Start

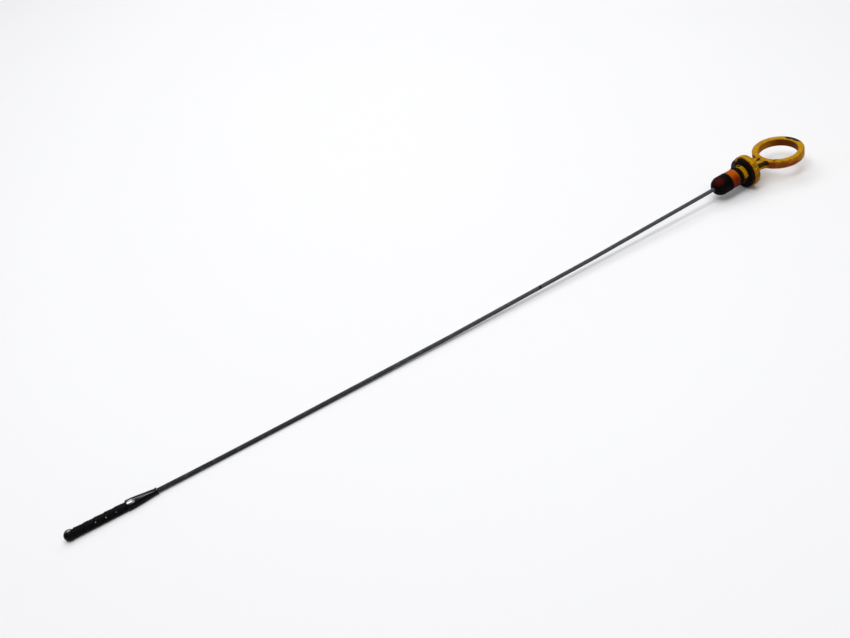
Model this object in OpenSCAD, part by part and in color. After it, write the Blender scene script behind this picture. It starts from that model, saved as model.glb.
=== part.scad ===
// Engine oil dipstick, lying as it comes to rest.
// The gauge tip's flat underside lies on the surface at the -X end, with its axis sloping down a
// little to the rod. The rod lies on the surface for a stretch along +X, and then bends up in one
// shallow curve to the handle, whose flange rim touches the surface.
// The origin is below the middle of the whole object, on the surface that it lies on.

/* [Rod] */
// Diameter of the coated steel rod
rod_d = 2.7; // [2:0.1:2.9]
// Length of the level stretch of rod that lies on the surface
rod_level = 28; // [10:1:300]
// Slope of the handle's axis above level, in degrees, at the end of the rod's bend
handle_slope = 3; // [3:0.25:5]
// Diameter of the rod's swaged ends, which the handle and the gauge tip are moulded round
swage_d = 3; // [2.9:0.1:3.2]
// Radial clearance of the rod in its bores
rod_clearance = 0.02; // [0.02:0.01:0.1]
// How far inside the swaged ends the rod's bends stop
bend_in_swage = 1; // [0.5:0.5:3]

/* [Handle stem] */
// Diameter of the stem that plugs the guide tube
stem_d = 12.8; // [11:0.2:16]
// Length of the stem from the nose cap's back face to the flange
stem_len = 15.6; // [14:0.2:24]
// Diameter of the spigot that the nose cap is pushed over
spigot_d = 8; // [6:0.2:9]
// Length of the spigot
spigot_len = 8; // [5:0.5:9]
// Depth of the rod's blind bore, from the end of the spigot
handle_bore_depth = 26; // [18:1:28]
// Radius of the moulded edges at both sides of the seal groove
stem_edge_r = 0.3; // [0.1:0.1:0.6]

/* [Handle flange] */
// Diameter of the flange
flange_d = 22.6; // [20:0.2:27]
// Thickness of the flange
flange_t = 5; // [3.5:0.5:8]
// Radius of the flange's edge on the ring side
flange_back_r = 1.9; // [0.5:0.1:2.5]
// Radius of the flange's edge on the tube side
flange_front_r = 0.7; // [0.2:0.1:0.9]

/* [Finger ring] */
// Outer diameter of the finger ring
ring_d = 35; // [28:0.5:50]
// Width of the ring's band, from its inner to its outer wall
ring_band = 4.3; // [3:0.1:6]
// Thickness of the ring, across its plane
ring_t = 5.8; // [3:0.1:8]
// Radius of the ring's moulded edges
ring_edge_r = 0.8; // [0.2:0.1:1.4]
// Gap between the flange and the ring's outer wall
neck_len = 9.2; // [6:0.2:16]
// Width of the neck at the flange
neck_w = 9; // [7:0.5:14]
// Radius of the flares where the neck runs into the ring
neck_flare_r = 4.5; // [2:0.5:8]
// How much thinner the neck is than the ring, on each face
neck_step = 0.6; // [0.1:0.05:1]

/* [Stem seal ring] */
// Diameter of the seal ring's round section
o_ring_section = 3.2; // [2:0.1:3.6]
// How far the seal ring stands out of the stem
o_ring_proud = 0.35; // [0.2:0.05:0.8]
// Length of the groove beyond the seal ring's section
groove_play = 0.2; // [0.1:0.1:0.6]
// Gap between the groove and the flange's seal
groove_to_seal = 3.4; // [2:0.1:6]

/* [Flange seal] */
// Outer diameter of the flange's seal
seal_d = 21.4; // [18:0.2:28]
// Thickness of the flange's seal
seal_t = 2.3; // [1.5:0.1:3.5]
// Radius of the seal's outer edges
seal_edge_r = 0.5; // [0.2:0.1:0.7]

/* [Nose cap] */
// Length of the nose cap
nose_len = 12.5; // [11:0.5:20]
// Diameter of the nose cap
nose_d = 13.3; // [12:0.1:18]
// Radius of the nose cap's domed front
nose_dome_r = 6.3; // [3:0.1:6.4]
// Radius of the nose cap's back edge
nose_back_r = 0.3; // [0.1:0.1:0.8]
// Clearance between seals and what they are fitted to
seal_clearance = 0.03; // [0.01:0.01:0.1]

/* [Gauge tip] */
// Diameter of the round end of the gauge
ball_d = 6.7; // [6:0.1:9]
// Largest diameter of the gauge's ridges
gauge_d = 5.7; // [5.2:0.1:8]
// Length of the ridged gauge
gauge_len = 30; // [18:1:40]
// Number of long steps along the gauge
gauge_steps = 5; // [3:1:8]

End

* [What is being asked]:
Determine how many lines of the listing hold the word "part" and reply with that figure alone.

* [Answer in full]:
2